Friday Links, February 7, 2020
Don't Want to Be Morbid, But: All of Today's Links Serendipitously Allude to Mortality
Josh Nadeau pointed out People In Medieval Art Who’re Getting Murdered But Just Don’t Give a Damn, with the comment, “They don't make martyrs like they used to.”
From me, coincidentally, another link with a death reference: Philosophy News Network: Should We All Just Kill Ourselves or What?
And, this New Yorker cartoon from the February 2, 2015 issue is serendipitously about death again also.
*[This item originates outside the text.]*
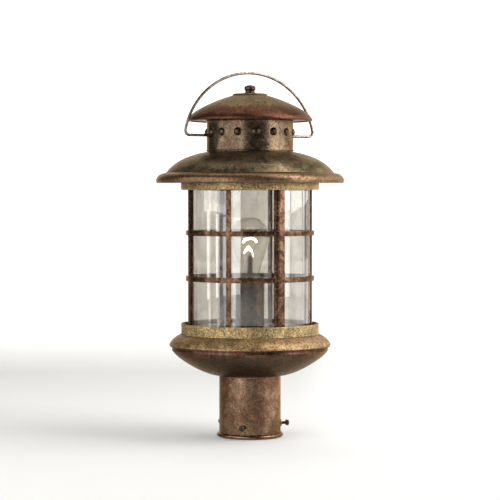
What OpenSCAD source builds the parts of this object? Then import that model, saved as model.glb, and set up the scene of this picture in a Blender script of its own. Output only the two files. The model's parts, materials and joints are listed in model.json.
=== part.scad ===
// Post-top lantern: a clear glass cylinder in a barred cage between a spun base and a two-tier
// roof, with a wire bail over the cap. The frame's origin is the centre of the collar's mouth,
// +Z is up and the bail turns about a line along X. All sizes are in millimetres.

/* [Sheet metal] */
// Thickness of the spun sheet
sheet_t = 1.2; // [1.0:0.1:1.4]

/* [Collar] */
// Inside radius of the collar, which slips over a 76.2 mm post
collar_bore_r = 38.6; // [38.4:0.1:38.8]
// Height of the collar's bore, from its mouth to the stop bar
collar_h = 82.2; // [82:0.1:84]
// Radius of the rolled bead round the collar's mouth
bead_r = 43; // [42:0.5:44]
// Height of that bead
bead_h = 5.5; // [4:0.5:7]

/* [Set screws] */
// Angle of the first set screw, the others being a third of a turn apart
set_screw_angle = -7.5; // [-20:0.5:20]
// Height of the set screws above the collar's mouth
set_screw_z = 15.5; // [12:0.5:25]
// Radius of a set screw's shank
set_screw_r = 2; // [1.5:0.1:2.5]
// Distance of a set screw's outer end from the axis
set_screw_reach = 52.6; // [50:0.1:56]

/* [Base] */
// Radius of the bowl's upright wall below the rim
bowl_r = 100.7; // [100:0.1:102]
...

Next, in honor of a dearly departed dead poet: Italy Establishes National Dante Day. “Every year on March 25, the date that scholars recognize as the beginning of the journey into the afterlife of the Divine Comedy, Dantedì will be celebrated.” A FB friend who is a retired bookstore owner suggested that people might start getting together on Dantedi to read the entire Divine Comedy, similar to how on June 16, Bloomsday, people get together to read James Joyce’s Ulysses every year on the day depicted in the novel. Maybe we should start a Dantedi group?
Speaking of annual memorials, this time for a dead king. The soul of King Louis XVI of France is still remembered annually in a traditional Latin Requiem Mass on January 21 in Paris, the anniversary of the day he was guillotined in 1793.